One important question is why does a constitutive insulator like Fab-7
utilized developmentally limited factors like Elba? A plausible explanation comes from the finding that boundaries are not autonomous entities, but rather function in combination (likely pairwise) with other boundaries (Cai and Shen, 2001
; Muravyova et al., 2001
). Both boundary competition (Gohl et al., 2011
) and boundary bypass experiments (Kyrchanova et al., 2008a
; Maksimenko et al., 2008
) indicate that some combinations are functional while others are not. Moreover, how different boundary combinations work together depends upon developmental stage and tissue (Gohl et al., 2011
). Thus, the use of stage specific factors at Fab-7
could reflect a need to optimize combinations with other nearby BX-C boundaries or the Abdominal-B promoter (Kyrchanova et al., 2008b
). A number of findings are consistent with this idea. When heterologous boundaries are used to replace Fab-7
in BX-C, they are unable to provide bypass activity, while their insulating activity can be lost in a stage and tissue specific fashion (Hogga et al., 2001
). In contrast, Fab-7
is able to replace Fab-8
(Iampietro et al., 2008
). Likewise, the boundary activity of Fab-7
in a foreign environment is not only context dependent, but also varies during development (Gohl et al., 2011
). Probably the most direct evidence that boundaries in BX-C like Fab-7
are closely matched with their flanking neighbors comes from the boundary bypass experiments of Kyrchanova et al. (2011)
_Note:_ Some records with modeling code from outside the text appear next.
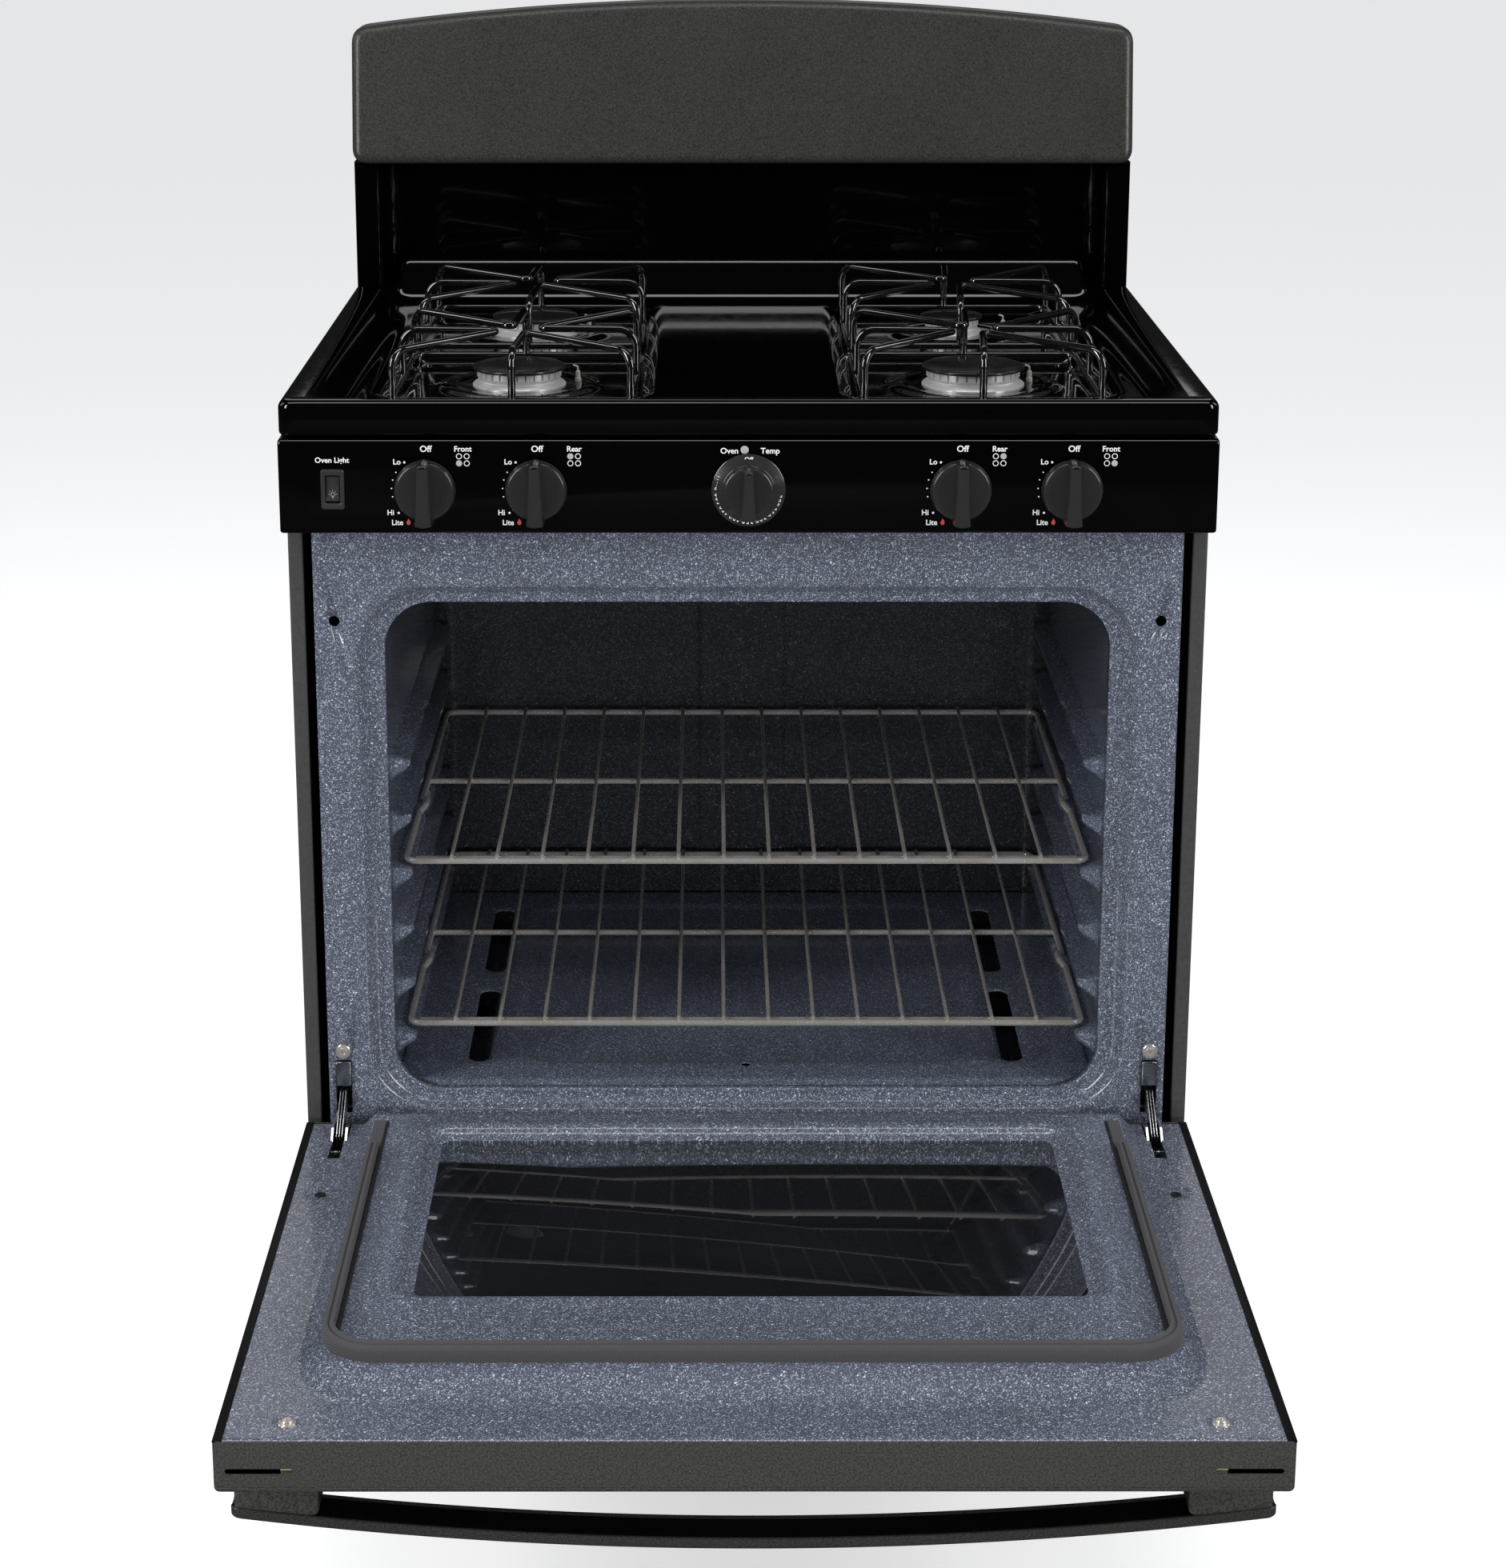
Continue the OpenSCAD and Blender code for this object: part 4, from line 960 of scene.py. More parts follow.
def make_switch():
    """Light switch: a bezel with a deep well, and a dished rocker with a small lamp sign on it."""
    b = Box("switch_housing")
    x, z = b.x, b.z
    outer = round_rect(b.x0, b.x1, b.z0, b.z1, 2.2, 5)
    inner = round_rect(x - 6, x + 6, z - 11.5, z + 11.5, 0.8, 5)
    rings = [upright(outer, b.y0 + 2), upright(outer, b.y0 + 0.7), upright(inset(outer, 0.8), b.y0),
             upright(inset(inner, -1.2), b.y0), upright(inset(inner, -0.3), b.y0 + 0.5),
             upright(inner, b.y0 + 1.2), upright(inner, b.y0 + 14)]
    add_mesh("switch_bezel", *loft(rings, cap=(False, True)), "switch_plastic", "cabinet", "switch_housing",
             sharp=40)
    r = Box("light_rocker")
    half, low, high = 5.5, -9.5, 10.4
    profile = []
    for t in np.linspace(-1, 1, 13):
        lean = 0.9 * t
        dish = 1.1 * (t * t - 1)
        profile.append((r.y0 + 1.3 + lean - dish * 0.6, z + (low + high) / 2 + t * (high - low) / 2))
    outline = profile + [(r.y0 + 8, z + high - 1), (r.y0 + 8, z + low + 1)]
    part = slab(list(reversed(outline)), x - half, x + half, 0.7, 0.7, along_x, 3)
    add_mesh("rocker_cap", *part, "switch_plastic", "light_rocker", "light_rocker", sharp=35)
    y = r.y0 + 1.02
    icon = [circle_mark(x, z - 4.2, 1.7, 0.35, y)]
    for a in (0, 45, 90, 135, 180):
        ca, sa = math.cos(math.radians(a)), math.sin(math.radians(a))
        p0, p1 = (x + 2.4 * ca, y - 0.02, z - 4.0 + 2.4 * sa), (x + 3.7 * ca, y - 0.02, z - 4.0 + 3.7 * sa)
        icon.append(tube([p0, p1], 0.16, 6))
    icon.append(tube([(x - 0.7, y - 0.02, z - 6.4), (x + 0.7, y - 0.02, z - 6.4)], 0.18, 6))
    icon.append(tube([(x - 0.6, y - 0.02, z - 7.1), (x + 0.6, y - 0.02, z - 7.1)], 0.18, 6))
    add_mesh("rocker_icon", *merge(icon), "grey_print", "light_rocker", (), "switch_plastic")


# ---------------------------------------------------------------- oven


def make_front_frame():
    """Porcelain frame: flat face, a dished ring round the opening, and a rolled opening edge."""
    b = Box("oven_front_frame")
    half, low, high = 303, 308, 743  # the oven opening
    slot_half, slot_low, slot_high = 6.8, 290.5, 339  # the hinges' slots
    hole_x, hole_z, hole_r = 343, 730, 4.5  # round holes near the top corners
    step = (40, 30)

    def ring(t, y):
        o = round_rect(-half - 22 * (1 - t), half + 22 * (1 - t), low - 16 * (1 - t), high + 16 * (1 - t),
                       60 - 20 * t, 14, step)
        return upright(o, y)

    def outer(d, y, r):
        return upright(round_rect(b.x0 + d, b.x1 - d, b.z0 + d, b.z1 - d, r, 14, step), y)

    rings = [outer(0.2, 25, 1.2), outer(0, 2, 1.4), outer(0.3, 0.9, 1.4), outer(1.0, 0.25, 1.2),
             outer(2, 0, 1.0)]
    for t, y in ((-0.28, 0), (-0.12, 0.15), (-0.02, 0.7), (0.06, 1.9), (0.14, 4.0), (0.22, 6.6),
                 (0.30, 8.9), (0.38, 10.6), (0.47, 11.6), (0.57, 12.0), (0.72, 12.0), (0.84, 11.7),
                 (0.91, 11.7), (0.96, 12.1), (0.99, 13.0), (1.0, 14.4), (1.0, 22)):
        rings.append(ring(t, y))
    obj = add_mesh("front_frame", *loft(rings), "speckled_porcelain", "cabinet", "oven_front_frame", sharp=50,
                   thickness=0.8)
    slots = [capsule(s * HINGE_X - slot_half, s * HINGE_X + slot_half, slot_low, slot_high, 2,
                     along_y, -6, 10) for s in (-1, 1)]
    holes = [capsule(s * hole_x - hole_r, s * hole_x + hole_r, hole_z - hole_r, hole_z + hole_r, hole_r,
                     along_y, -6, 10) for s in (-1, 1)]
    cut(obj, *slots, *holes)


def ledge_levels():
    """Heights of the six rack ledges, from where the two racks rest."""
    low, high = (Box(n).z0 + 3.2 for n in ("lower_rack", "upper_rack"))
    pitch = (high - low) / 3
    return [low + i * pitch for i in range(6)]


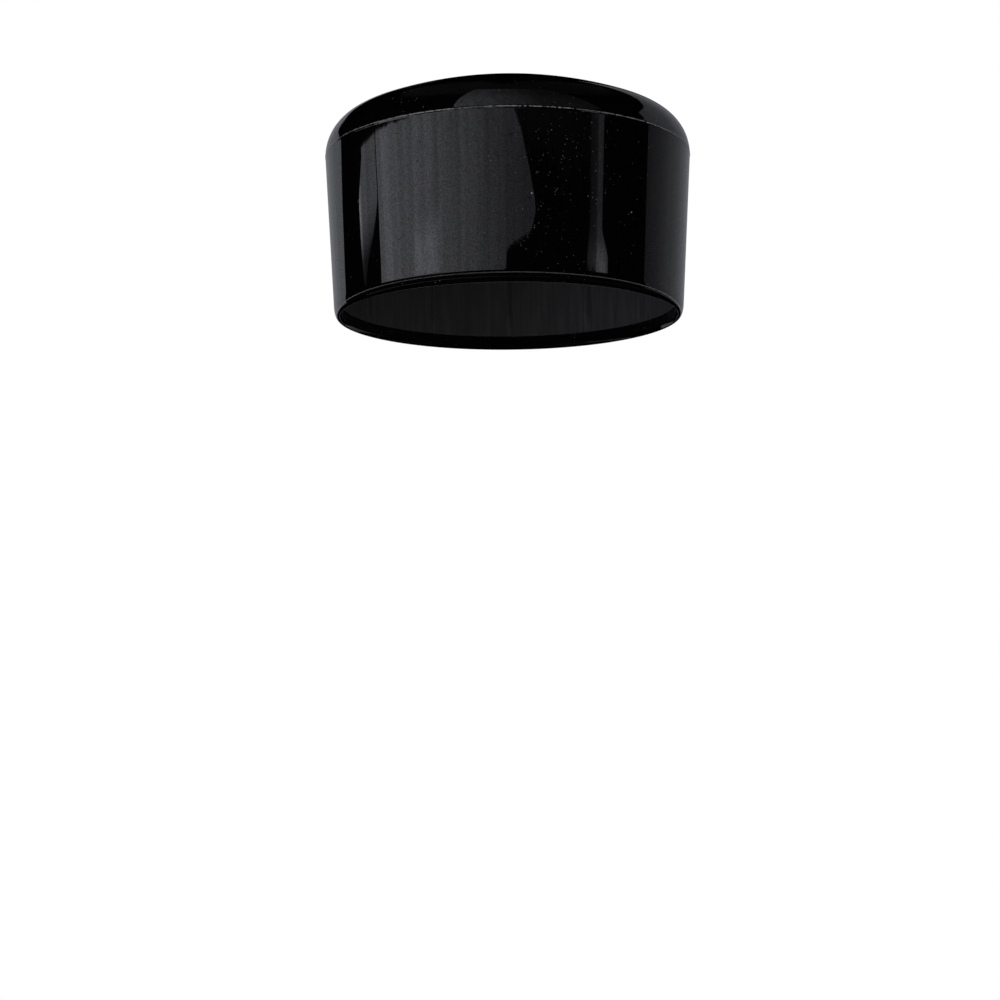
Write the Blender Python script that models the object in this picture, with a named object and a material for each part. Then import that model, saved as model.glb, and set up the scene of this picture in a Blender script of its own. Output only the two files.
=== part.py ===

. They found that bypass is observed when Fab-7
is combined with the neighboring boundaries Fab-6
, while bypass interactions with boundaries from elsewhere in BX-C are only weak at best. Interestingly, in the cases that have been analyzed most thoroughly, boundary bypass is mediated by homologous protein:protein interactions (Kyrchanova et al., 2008a
). Thus, bypass is observed when multimerized binding sites for the dCTCF boundary factor are paired, but not when dCTCF binding sites are paired with sites for example Zw5. Though Fab-8
differs from Fab-7
in that it utilizes dCTCF (Holohan et al., 2007
; Kyrchanova et al., 2011
), EMSA experiments with 0–6 hr and 6–12 hr nuclear extracts indicate that they also have binding sites for several of the same stage specific factors (Aoki et al., 2008
; Wolle et al., unpublished data). These include sites for the Elba factor, and sites for two different late (6–12 hr) stage specific factors. Conceivably this could also be true for Fab-6
Another question is the fate of Elba2 after Elba1 and Elba3 disappear. While Elba2 can't bind to the Elba sequence on its own, it could function as an insulator in other contexts using different protein partners and presumably also recognition sequences. A plausible partner would be the Notch
signaling pathway protein Insv, which is encoded by a tightly linked gene that has a similar expression pattern to elba2
. Insv and its closest mammalian relatives, the NAC proteins (which are thought to function as stem cell pluripotency genes, as well as in cocaine addiction and cancer), are believed to regulate transcription by acting as co-repressors (Cha et al., 1997
; Mackler et al., 2000
; Wang et al., 2006
; Korutla et al., 2009
; Duan et al., 2011
). However, since our findings indicate that the BEN domains of Elba1 and Elba2 are essential for DNA binding, it would be reasonable to suppose that Insv as well as the mammalian counterparts are not co-repressors, but are rather sequence specific DNA binding proteins. Interestingly, like members of the BEN domain protein family, CTCF was initially thought to be a transcriptional repressor (Filippova et al., 1996
). Thus, a seemingly plausible speculation would be that other members of the BEN family besides the two Elba proteins function as insulators restricting the action of nearby enhancer elements instead of directly repressing transcription. Potentially supporting this idea is the finding that one of the mammalian BEN domain proteins, SMAR1, is a component of the nuclear matrix and associates with Matrix Attachment Regions (MARS) (Chattopadhyay et al., 2000
). If this were the case, this would mean that CTCF is not the only vertebrate insulator protein. Also as is case for the Elba complex, modulating the expression or activity of Elba2, Insv or NAC1 in different tissues or cell types could change the regulatory domain landscapes, and potentially alter global patterns of gene expression.